Copy whichever lines contain the string "OpenSCAD".

▶

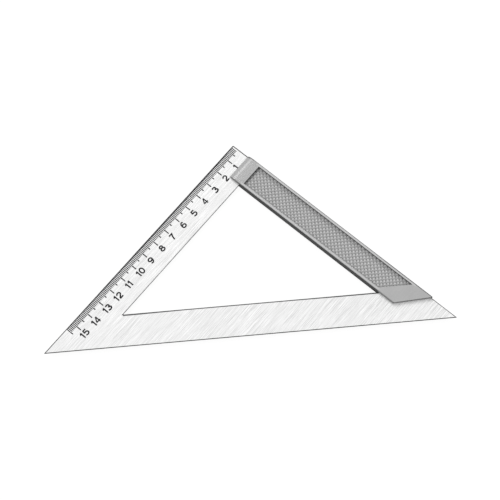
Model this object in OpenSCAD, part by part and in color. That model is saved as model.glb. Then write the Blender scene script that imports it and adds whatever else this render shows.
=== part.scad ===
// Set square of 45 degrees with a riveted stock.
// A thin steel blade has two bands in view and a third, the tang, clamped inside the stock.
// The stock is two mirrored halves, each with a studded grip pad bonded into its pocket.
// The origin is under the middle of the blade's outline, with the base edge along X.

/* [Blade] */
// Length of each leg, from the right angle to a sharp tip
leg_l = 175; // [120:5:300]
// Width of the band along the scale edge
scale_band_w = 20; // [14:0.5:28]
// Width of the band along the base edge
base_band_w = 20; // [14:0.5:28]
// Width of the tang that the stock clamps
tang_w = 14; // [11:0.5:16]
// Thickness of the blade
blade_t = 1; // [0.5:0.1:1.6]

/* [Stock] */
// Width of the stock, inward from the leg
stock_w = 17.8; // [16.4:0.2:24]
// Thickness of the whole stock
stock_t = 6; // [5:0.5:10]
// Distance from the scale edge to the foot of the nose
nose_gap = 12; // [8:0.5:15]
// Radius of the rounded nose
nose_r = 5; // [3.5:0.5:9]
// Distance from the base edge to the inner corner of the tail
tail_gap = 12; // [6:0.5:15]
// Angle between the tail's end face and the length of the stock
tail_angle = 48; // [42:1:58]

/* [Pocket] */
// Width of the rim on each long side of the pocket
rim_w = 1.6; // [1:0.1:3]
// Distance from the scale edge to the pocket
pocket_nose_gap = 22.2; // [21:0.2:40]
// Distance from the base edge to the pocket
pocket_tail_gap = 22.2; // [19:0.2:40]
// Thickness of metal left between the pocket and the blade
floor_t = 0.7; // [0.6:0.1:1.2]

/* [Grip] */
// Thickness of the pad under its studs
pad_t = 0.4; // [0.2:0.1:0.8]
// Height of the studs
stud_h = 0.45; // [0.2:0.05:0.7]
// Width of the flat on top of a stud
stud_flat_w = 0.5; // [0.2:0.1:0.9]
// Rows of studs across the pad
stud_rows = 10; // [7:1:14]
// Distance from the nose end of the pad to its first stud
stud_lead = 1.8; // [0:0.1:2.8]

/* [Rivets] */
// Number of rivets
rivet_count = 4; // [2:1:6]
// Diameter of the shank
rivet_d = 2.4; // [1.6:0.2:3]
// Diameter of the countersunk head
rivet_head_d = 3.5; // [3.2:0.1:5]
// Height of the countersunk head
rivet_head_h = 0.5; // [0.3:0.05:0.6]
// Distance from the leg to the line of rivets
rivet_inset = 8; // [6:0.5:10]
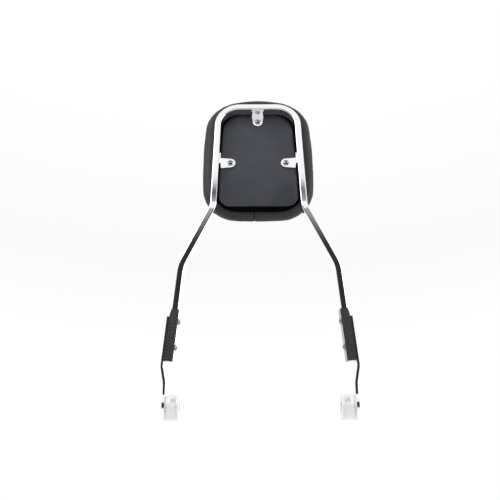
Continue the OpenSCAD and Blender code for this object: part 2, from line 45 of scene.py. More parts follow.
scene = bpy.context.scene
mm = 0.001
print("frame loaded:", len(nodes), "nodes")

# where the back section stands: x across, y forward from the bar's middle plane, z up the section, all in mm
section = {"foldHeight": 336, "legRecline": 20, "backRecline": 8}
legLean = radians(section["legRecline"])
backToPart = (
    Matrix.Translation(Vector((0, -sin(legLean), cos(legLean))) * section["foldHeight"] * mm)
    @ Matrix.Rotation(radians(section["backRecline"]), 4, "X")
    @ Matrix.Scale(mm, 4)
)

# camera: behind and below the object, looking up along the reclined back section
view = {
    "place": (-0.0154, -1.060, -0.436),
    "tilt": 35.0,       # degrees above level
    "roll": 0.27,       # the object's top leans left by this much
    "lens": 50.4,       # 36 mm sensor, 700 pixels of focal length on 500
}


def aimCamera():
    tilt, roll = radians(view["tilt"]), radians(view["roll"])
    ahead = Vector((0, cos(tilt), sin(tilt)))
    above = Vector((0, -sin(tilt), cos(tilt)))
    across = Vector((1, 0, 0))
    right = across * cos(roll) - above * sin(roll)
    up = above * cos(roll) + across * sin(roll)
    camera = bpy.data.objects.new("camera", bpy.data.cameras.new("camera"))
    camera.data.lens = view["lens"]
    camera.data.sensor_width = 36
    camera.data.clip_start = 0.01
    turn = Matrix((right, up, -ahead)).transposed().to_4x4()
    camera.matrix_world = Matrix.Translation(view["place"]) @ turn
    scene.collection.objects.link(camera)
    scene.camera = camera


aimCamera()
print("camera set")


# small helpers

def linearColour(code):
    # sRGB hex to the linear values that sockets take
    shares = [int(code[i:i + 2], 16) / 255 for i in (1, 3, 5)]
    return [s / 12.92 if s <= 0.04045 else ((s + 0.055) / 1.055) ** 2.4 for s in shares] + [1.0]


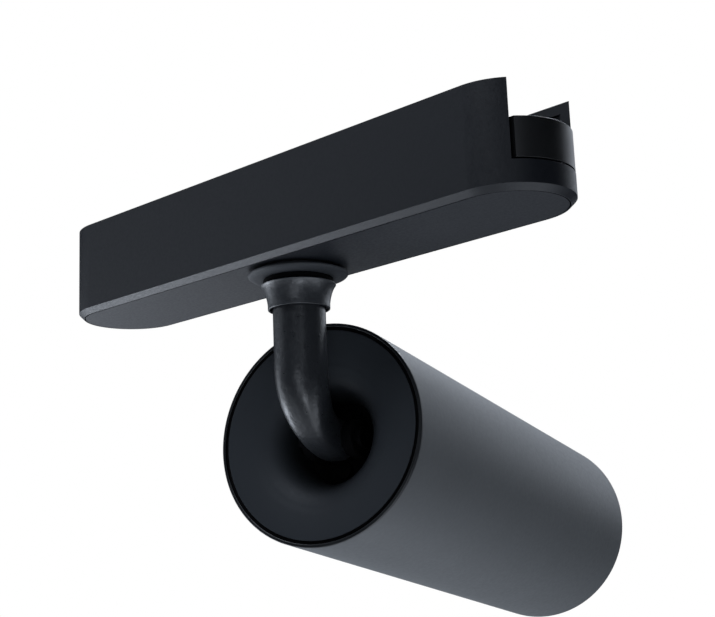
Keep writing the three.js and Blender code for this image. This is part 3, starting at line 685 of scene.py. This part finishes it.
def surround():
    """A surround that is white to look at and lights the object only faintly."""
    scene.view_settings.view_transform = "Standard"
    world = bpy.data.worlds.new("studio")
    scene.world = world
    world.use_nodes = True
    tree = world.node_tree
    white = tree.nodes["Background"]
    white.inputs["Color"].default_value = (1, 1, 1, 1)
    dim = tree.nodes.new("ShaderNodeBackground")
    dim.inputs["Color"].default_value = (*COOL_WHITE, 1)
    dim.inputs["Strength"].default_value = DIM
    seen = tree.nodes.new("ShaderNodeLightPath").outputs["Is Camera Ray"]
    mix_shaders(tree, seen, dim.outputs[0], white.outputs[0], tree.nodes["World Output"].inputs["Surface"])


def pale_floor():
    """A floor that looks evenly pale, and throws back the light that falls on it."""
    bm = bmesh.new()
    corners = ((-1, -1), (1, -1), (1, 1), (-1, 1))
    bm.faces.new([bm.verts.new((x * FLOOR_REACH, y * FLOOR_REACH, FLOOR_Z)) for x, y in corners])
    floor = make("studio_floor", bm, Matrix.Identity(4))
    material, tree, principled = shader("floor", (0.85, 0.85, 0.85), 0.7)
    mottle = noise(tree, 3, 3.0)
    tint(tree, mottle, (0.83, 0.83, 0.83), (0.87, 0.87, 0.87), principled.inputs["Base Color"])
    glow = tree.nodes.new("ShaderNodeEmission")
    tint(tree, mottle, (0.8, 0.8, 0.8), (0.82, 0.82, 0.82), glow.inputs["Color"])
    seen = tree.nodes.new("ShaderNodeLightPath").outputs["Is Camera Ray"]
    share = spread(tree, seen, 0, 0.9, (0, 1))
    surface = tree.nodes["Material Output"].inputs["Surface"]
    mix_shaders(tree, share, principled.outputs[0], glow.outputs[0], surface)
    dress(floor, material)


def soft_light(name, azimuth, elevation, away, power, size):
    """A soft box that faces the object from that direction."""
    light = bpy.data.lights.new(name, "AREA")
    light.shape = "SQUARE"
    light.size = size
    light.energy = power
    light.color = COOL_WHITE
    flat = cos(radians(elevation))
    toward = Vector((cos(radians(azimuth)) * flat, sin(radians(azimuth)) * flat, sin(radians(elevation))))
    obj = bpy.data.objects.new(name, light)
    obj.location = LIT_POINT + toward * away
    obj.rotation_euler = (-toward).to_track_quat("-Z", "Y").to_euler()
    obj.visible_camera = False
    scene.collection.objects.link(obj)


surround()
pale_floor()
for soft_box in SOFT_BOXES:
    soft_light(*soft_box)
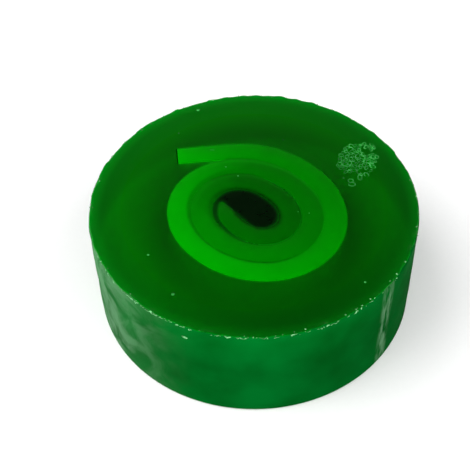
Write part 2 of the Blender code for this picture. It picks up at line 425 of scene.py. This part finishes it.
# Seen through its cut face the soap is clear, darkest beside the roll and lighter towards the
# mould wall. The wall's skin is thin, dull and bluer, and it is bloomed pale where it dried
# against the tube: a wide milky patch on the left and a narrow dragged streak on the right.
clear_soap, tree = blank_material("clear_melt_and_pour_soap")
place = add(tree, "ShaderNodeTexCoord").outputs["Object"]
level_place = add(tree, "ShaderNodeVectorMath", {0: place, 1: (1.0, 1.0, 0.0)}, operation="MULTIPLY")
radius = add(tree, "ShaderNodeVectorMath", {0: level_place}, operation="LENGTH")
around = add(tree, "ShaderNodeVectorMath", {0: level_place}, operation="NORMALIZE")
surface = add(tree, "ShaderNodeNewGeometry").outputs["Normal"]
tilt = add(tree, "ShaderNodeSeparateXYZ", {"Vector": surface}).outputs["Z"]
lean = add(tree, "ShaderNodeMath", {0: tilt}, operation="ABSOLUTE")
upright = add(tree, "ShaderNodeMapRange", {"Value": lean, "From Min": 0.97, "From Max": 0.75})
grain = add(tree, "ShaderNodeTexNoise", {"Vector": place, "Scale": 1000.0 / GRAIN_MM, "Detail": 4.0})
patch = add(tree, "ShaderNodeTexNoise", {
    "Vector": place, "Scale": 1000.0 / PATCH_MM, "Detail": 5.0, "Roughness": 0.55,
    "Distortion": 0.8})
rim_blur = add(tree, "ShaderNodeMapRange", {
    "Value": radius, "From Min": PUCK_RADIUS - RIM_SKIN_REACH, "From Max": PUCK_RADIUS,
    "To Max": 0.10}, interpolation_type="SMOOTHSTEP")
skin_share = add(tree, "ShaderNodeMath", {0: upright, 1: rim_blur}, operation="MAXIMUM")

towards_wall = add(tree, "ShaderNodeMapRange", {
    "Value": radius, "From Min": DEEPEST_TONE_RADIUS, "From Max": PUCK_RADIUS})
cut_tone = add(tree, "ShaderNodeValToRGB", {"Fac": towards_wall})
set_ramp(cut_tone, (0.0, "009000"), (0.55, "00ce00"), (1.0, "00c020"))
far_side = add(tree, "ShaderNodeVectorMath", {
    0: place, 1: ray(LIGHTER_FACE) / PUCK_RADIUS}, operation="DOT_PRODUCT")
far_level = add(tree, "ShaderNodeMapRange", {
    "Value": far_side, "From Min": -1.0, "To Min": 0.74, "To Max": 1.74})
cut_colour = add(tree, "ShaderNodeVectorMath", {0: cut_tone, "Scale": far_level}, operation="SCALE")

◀

_WRITTEN RESPONSE_.
Model this object in OpenSCAD, part by part and in color. That model is saved as model.glb. Then write the Blender scene script that imports it and adds whatever else this render shows.
Continue the OpenSCAD and Blender code for this object: part 2, from line 45 of scene.py. More parts follow.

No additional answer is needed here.